Core Strategic Question

How can Toffee Inc. synchronize its disconnected sales and production functions to reduce the 25 percent forecast error and eliminate the 15 percent revenue loss caused by stockouts?

Structural Analysis

  • Demand-Supply Integration (DSI): The current system is fragmented. Sales incentives drive over-forecasting while Finance drives under-production. This misalignment creates a bullwhip effect.
  • ABC Analysis: Toffee Crunch and Toffee Smooth are Class A items. Current moving average models fail to capture the 40 percent demand spike observed in the fourth quarter.
  • Value Chain: Inefficiency at the inbound logistics and operations stages (due to poor forecasting) forces high-cost outbound logistics (expedited shipping), eroding the value proposition.

Strategic Options

Option Rationale Trade-offs Resource Requirements
Statistical Model Overhaul Replace moving averages with Triple Exponential Smoothing to account for seasonality and trends. Requires historical data cleaning; does not address sales team bias. Data scientist consultant; 4 weeks of historical data processing.
Collaborative Planning (CPFR) Integrate POS data from top 3 retailers to gain real-time demand visibility. High dependency on external partners; requires IT integration. EDI software; dedicated account managers for retail coordination.
Inventory Buffer Strategy Implement dynamic safety stock levels based on service level targets (98 percent for Class A). Increases working capital requirements in the short term. Revised inventory policy; Finance department approval for higher capital allocation.

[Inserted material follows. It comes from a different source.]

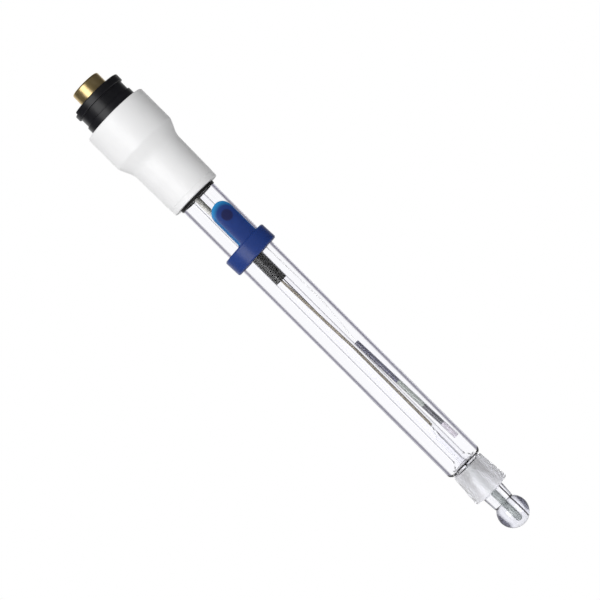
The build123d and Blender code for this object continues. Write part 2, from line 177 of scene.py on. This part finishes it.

Preliminary Recommendation

Toffee Inc. must implement a formal Sales and Operations Planning (S and OP) process combined with Triple Exponential Smoothing. This addresses both the technical failure of the moving average model and the behavioral failure of misaligned departmental incentives. Fixing the model alone will not stop the sales team from inflating numbers; fixing the process alone will not account for seasonality.

3. Implementation Roadmap

Critical Path

  • Phase 1 (Days 1-30): Establish a cross-functional S and OP committee. Define a single version of the truth for demand data, removing the separate spreadsheets used by Sales and Finance.
  • Phase 2 (Days 31-60): Transition to a Holt-Winters forecasting model. Run this model in parallel with the current moving average for one production cycle to validate accuracy.
  • Phase 3 (Days 61-90): Link the validated forecast directly to procurement schedules. Adjust safety stock levels specifically for the October-December peak based on the 98 percent service level target.

Key Constraints

  • Data Quality: Historical sales data contains noise from previous stockouts, which may skew future projections if not manually adjusted.
  • Organizational Silos: The Sales Team may resist a unified forecast if their performance bonuses remain tied to service levels without accountability for forecast accuracy.
  • Lead Time Rigidity: The 4-week procurement window limits the ability to react to sudden market shifts, making the accuracy of the initial forecast the primary determinant of success.

Risk-Adjusted Implementation Strategy

The plan assumes a 10 percent margin of error in the new model. To mitigate this, Toffee Inc. should maintain a 5 percent strategic reserve of finished goods at the central warehouse. If the new model over-predicts, the S and OP committee will trigger a production slowdown in the following month to prevent warehouse congestion. If it under-predicts, the reserve serves as the first line of defense before resorting to expedited shipping.

4. Executive Review and BLUF

BLUF

Toffee Inc. must immediately transition from reactive moving-average forecasting to a formal Sales and Operations Planning (S and OP) framework. The current 25 percent forecast error is a self-inflicted wound caused by departmental silos and inadequate statistical tools. By implementing Triple Exponential Smoothing and a unified demand signal, the company can capture the 15 percent in lost holiday revenue and reduce expedited shipping costs. Success requires re-aligning sales incentives with forecast accuracy rather than just volume. Execution must begin within 30 days to stabilize the supply chain before the next peak season.

Dangerous Assumption

The analysis assumes that the 15 percent lost sales are entirely due to stockouts. It fails to account for the possibility that a portion of this demand is transitory or brand-switchable, meaning customers may not return even if availability improves. If brand loyalty is lower than assumed, the ROI on high safety stock levels will diminish.

Unaddressed Risks

  • Supplier Failure: The plan relies on a fixed 4-week procurement window. Any disruption at the raw material level (e.g., cocoa price spikes or labor strikes) renders the improved forecast moot. (Probability: Medium; Consequence: High).
  • IT Integration Lag: The transition to advanced modeling depends on clean data. If the existing ERP system cannot export granular data, the 90-day timeline is unrealistic. (Probability: High; Consequence: Medium).

Unconsidered Alternative

The team did not evaluate a SKU rationalization strategy. By eliminating the bottom 15 percent of low-volume, high-complexity SKUs, Toffee Inc. could simplify its production environment, increase the capacity for Toffee Crunch and Toffee Smooth, and naturally reduce the forecasting burden without investing in new software.